Les présents documentaires se déroulent dans des zones paysannes et artisanale à l’écart du développement où la misère sévit. Nous ne sommes pas loin de l’énorme contribution de Fernando Birri (écrivain, poète et cinéaste argentin) au cinéma argentin et latino-américain, dont Tire die (1959) et la création de l’Institut de cinéma de l’université du Littoral à Santa Fe (l’Ecole de Santa Fe), influencés du néoréalisme italien, ont eu une grande importance à la fois cinématographique et sociale (une brèche ouverte face à « un cinéma qui se fait le complice du sous-développement (…), un sous-cinéma » Birri). Je n’ai malheureusement pas encore découvert son oeuvre, mais ça ne saurait (trop) tarder. Le documentaire Raymundo m’a donné envie de creuser vers des pistes de visionnages du cinéma latino-américain des années 60-70 assez denses, et il va falloir canaliser tout cela pour ne pas trop m’éparpiller en regardant les films de manière trop hâtive.

Voici donc les quelques documentaires à teneur ethnographique de Gleyzer (mais pas seulement) que j’ai eu l’occasion de découvrir, accompagnés de modestes commentaires. Pas de version sous titrée (sauf une), ce qui complique la compréhension et l’impression quand, comme moi, on dispose d’un espagnol plus que laborieux.

 

EN ENTIER – La tierra quema (La terre brûle) – VO – 1964 – Brésil – 11 mn (un petit historique écrit de la vie et l’oeuvre de Gleyzer suit la fin du film) :

« Au Brésil, le deuxième plus grand pays des Amériques, où 2 % de la population possèdent 80 % de la terre arable, la section du Nord-Est est tristement connue comme la région la plus négligée du pays, tourmentée régulièrement par des sécheresses. L’espérance de vie moyenne est ici seulement de vingt-sept ans et les paysans sont souvent exclus de la terre par les propriétaires terriens locaux et le manque d’eau. Le film établit le portrait de Juan Amaro, 35 ans, qui il y a six ans s’est installé avec sa femme et ses onze enfants sur un ranch abandonné. Aujourd’hui seulement quatre enfants survivent. Juan et sa famille ont échappé de sécheresses dans le passé, mais la dernière a duré pendant six mois. Sachant qu’ils ne peuvent plus survivre ici, la famille décide de partir et aller « à la grande ville » où ils espèrent que les choses seront meilleures. »

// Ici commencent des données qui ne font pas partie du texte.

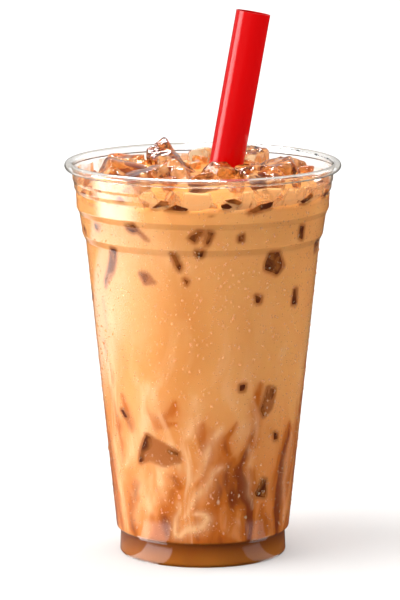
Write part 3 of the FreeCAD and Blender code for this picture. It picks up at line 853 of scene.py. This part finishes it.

Tourné au Brésil, ce court-métrage donne une place importante à la voix off, sans que les filmés ne parlent. Leur présence est donc avant tout visuelle. La description d’une vie de misère est de mise, en plus d’éléments documentés (si quelques termes espagnols ne m’ont pas échappé). L’aridité et la faim sont deux éléments factuels omniprésents. Le Nordeste au Brésil a fait l’objet d’un grand film brésilien (une fiction fortement documentée, empreinte de néoréalisme) du cinéaste Perreira Dos Santos, intitulé Vidas secas (1963). A titre de comparaison, si vous avez l’occasion de regarder ce dernier, jeter un oeil également sur Araya, l’enfer du sel. Film vénézuelien de Margot Benacerraf de 1955, il n’a pas du tout la même teneur sociale (au-delà de ses aspects esthétiques et poétiques qui ont beaucoup charmé l’Europe alors). Or ici, avec La tierra quema, il n’y a pas cette recherche d' »insolite » non plus. Un constat d’ordre social est fait, et la description, aussi factuelle soit-elle, renvoie à un positionnement devant cette vie de misère.

 

EN ENTIER – Sucedio en el Hualfin – VO sous titrée ANGLAIS – 1966 – Argentine – 42 mn  (co-réalisé avec Jorge Preloran) :

« Ce documentaire en trois parties sur la vie de paysans indiens dans la province de Catamarca en Argentine est un portrait avec émotion, se déplaçant sur le cycle de générations de pauvreté dans des pays sous-développés. Admirablement racontée par les yeux et les voix des gens du peuple, cette histoire d’une famille devient l’histoire de tous les habitants de la vallée de Hualfin. En première partie, Temistocles Figueroa, un ancien coupeur de canne de 84 ans, raconte sa vie dans les champs de canne par des mots et la chanson. La deuxième partie  se concentre sur Justina, sa belle-soeur, qui est une potière. Son récit sur la pauvreté et des poteries se mélange avec des questions. La troisième partie établit le profil d’Antonia, la fille de Justina et sa propre fille, Elinda. Antonia tisse jour et nuit, vend des couvertures ou troc au magasin général. Elinda est l’espoir de sa mère parce que peut-être sa fille peut devenir un professeur scolaire et rompre le cycle de pauvreté, mais il devient bientôt clair que la petite fille, aussi, est prise au piège et le cycle continuera. »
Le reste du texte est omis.